Stored data:
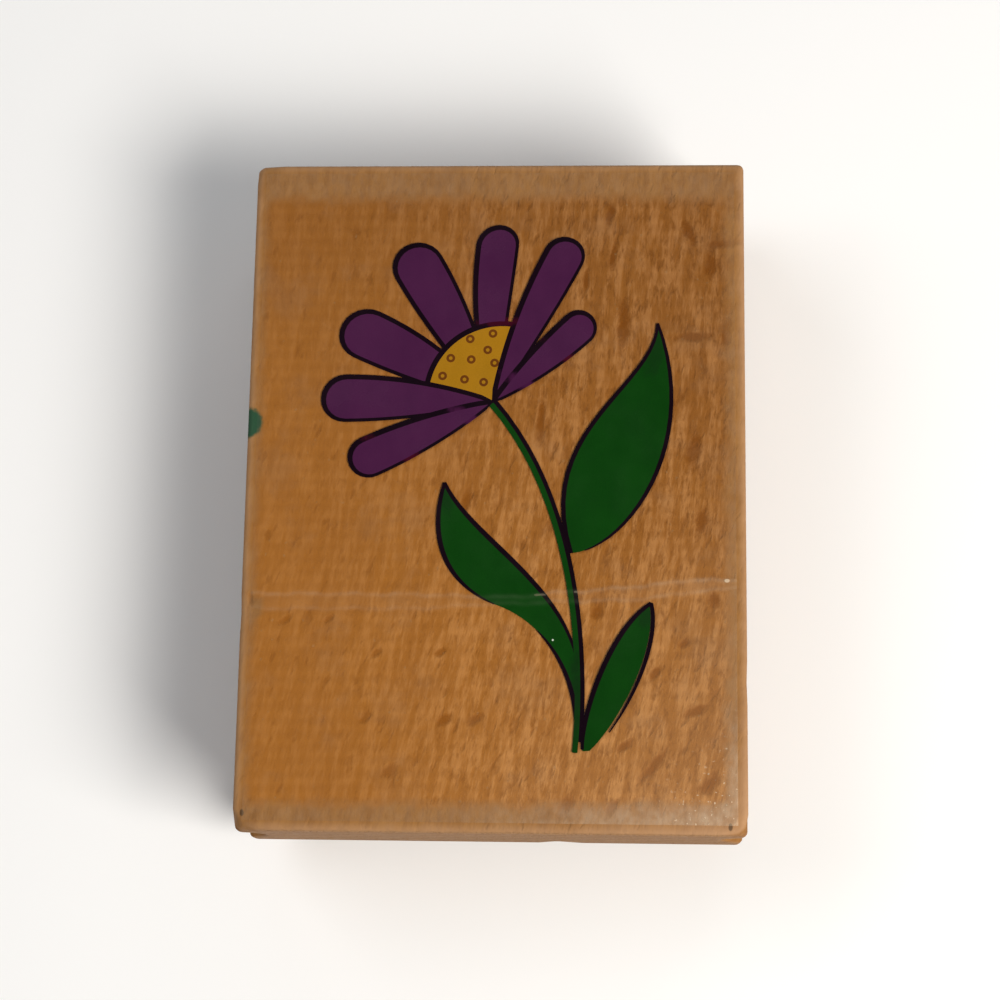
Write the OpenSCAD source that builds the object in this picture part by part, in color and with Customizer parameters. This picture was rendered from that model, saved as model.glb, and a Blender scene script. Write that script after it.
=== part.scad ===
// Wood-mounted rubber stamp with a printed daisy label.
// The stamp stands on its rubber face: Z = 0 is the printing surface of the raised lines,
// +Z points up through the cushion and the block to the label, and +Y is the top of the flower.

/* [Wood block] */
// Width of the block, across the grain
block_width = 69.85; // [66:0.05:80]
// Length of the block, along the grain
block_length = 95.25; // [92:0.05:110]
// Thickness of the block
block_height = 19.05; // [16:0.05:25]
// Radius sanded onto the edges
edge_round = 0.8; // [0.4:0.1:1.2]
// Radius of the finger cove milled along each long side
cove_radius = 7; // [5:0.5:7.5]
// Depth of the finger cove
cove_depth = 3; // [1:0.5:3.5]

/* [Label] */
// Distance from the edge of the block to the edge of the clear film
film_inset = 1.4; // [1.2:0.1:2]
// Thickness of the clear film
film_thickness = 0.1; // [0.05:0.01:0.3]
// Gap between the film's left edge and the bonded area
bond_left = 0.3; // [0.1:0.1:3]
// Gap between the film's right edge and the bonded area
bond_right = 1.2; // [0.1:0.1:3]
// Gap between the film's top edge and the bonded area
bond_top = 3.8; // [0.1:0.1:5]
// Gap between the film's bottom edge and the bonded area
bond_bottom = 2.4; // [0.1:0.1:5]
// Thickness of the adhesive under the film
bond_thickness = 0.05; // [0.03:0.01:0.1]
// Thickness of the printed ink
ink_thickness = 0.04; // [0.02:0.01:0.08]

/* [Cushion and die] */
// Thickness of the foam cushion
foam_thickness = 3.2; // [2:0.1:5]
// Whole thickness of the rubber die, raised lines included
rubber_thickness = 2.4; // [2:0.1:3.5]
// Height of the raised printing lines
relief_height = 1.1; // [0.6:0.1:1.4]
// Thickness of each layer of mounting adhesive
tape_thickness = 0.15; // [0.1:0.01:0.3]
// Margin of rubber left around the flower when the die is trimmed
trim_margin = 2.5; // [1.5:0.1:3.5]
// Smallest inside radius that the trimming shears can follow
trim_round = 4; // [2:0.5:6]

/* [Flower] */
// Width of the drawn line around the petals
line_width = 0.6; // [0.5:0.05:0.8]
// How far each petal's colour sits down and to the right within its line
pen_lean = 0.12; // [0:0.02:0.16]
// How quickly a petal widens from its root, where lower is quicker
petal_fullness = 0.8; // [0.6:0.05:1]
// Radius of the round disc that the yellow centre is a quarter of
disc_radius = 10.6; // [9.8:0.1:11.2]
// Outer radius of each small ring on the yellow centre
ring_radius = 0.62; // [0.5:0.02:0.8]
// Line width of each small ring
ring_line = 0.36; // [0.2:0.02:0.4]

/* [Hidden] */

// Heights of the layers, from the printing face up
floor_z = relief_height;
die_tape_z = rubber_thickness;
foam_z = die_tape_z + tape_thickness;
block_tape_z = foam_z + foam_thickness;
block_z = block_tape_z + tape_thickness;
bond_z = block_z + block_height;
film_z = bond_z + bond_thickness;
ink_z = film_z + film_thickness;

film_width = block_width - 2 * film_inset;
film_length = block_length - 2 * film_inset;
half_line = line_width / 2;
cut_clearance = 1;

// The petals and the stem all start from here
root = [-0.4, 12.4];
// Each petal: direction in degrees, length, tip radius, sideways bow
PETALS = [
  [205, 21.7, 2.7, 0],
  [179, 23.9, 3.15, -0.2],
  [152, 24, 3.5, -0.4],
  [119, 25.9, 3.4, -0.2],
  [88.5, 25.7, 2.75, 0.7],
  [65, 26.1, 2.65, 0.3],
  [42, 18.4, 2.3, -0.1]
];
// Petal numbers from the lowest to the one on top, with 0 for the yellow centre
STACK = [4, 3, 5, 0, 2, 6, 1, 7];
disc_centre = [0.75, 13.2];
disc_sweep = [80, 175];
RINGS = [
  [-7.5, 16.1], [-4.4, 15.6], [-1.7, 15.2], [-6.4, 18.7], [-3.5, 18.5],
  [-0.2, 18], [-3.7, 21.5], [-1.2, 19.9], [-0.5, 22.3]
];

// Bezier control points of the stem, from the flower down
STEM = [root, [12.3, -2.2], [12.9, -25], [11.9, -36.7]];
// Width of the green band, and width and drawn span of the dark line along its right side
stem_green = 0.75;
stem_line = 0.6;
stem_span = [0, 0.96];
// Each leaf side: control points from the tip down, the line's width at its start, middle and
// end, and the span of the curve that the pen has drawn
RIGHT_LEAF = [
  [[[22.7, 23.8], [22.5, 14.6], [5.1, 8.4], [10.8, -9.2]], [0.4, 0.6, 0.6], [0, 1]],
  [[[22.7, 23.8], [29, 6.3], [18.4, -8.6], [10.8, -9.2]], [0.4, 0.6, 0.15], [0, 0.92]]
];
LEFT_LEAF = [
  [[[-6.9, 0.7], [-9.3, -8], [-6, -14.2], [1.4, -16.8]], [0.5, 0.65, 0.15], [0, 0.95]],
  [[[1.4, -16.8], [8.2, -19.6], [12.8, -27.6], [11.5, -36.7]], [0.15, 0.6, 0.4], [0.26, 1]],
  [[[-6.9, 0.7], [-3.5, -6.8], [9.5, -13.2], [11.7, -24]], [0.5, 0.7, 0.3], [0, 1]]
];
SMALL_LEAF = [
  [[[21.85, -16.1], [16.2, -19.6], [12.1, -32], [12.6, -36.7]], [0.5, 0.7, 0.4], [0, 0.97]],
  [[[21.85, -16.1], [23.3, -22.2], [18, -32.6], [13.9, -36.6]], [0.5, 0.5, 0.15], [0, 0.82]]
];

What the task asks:
Print, please, the lines above from the very first through the one that holds "of the flower.", both included, word for word and with nothing else.

Solved exercise:
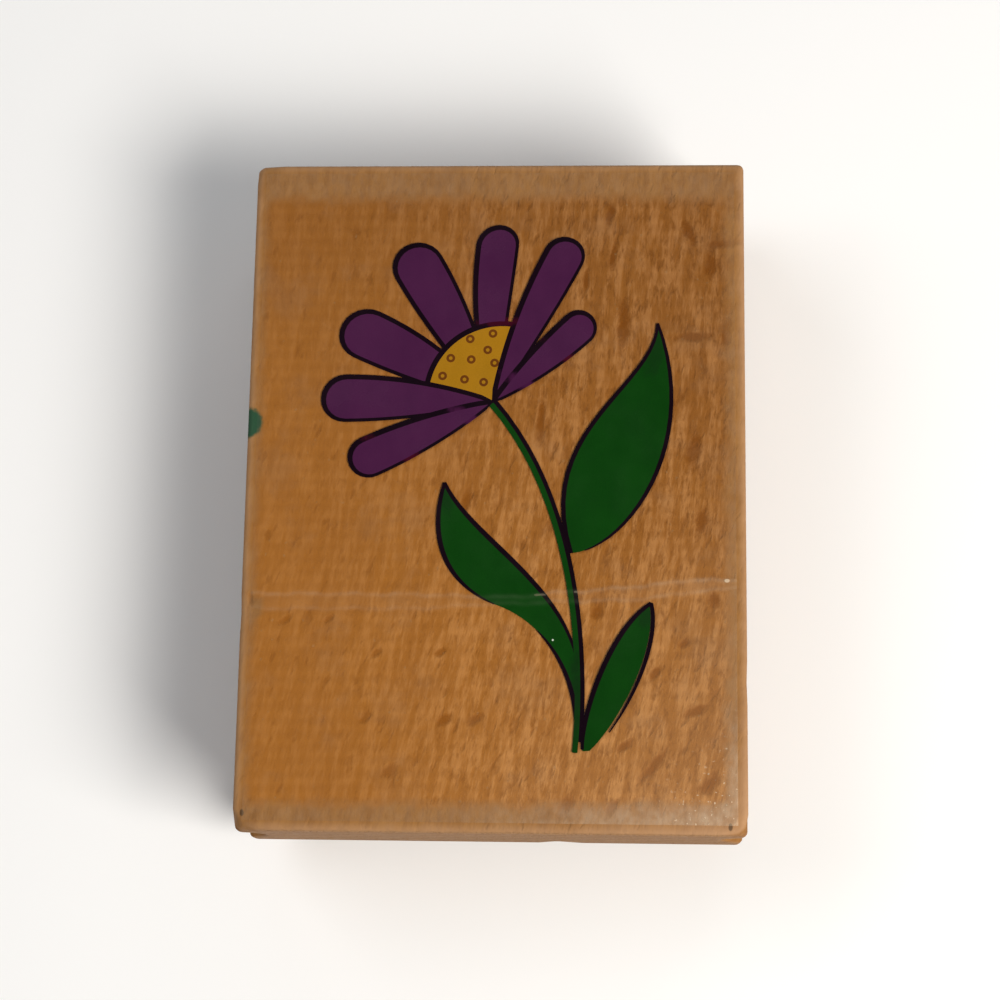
Write the OpenSCAD source that builds the object in this picture part by part, in color and with Customizer parameters. This picture was rendered from that model, saved as model.glb, and a Blender scene script. Write that script after it.
=== part.scad ===
// Wood-mounted rubber stamp with a printed daisy label.
// The stamp stands on its rubber face: Z = 0 is the printing surface of the raised lines,
// +Z points up through the cushion and the block to the label, and +Y is the top of the flower.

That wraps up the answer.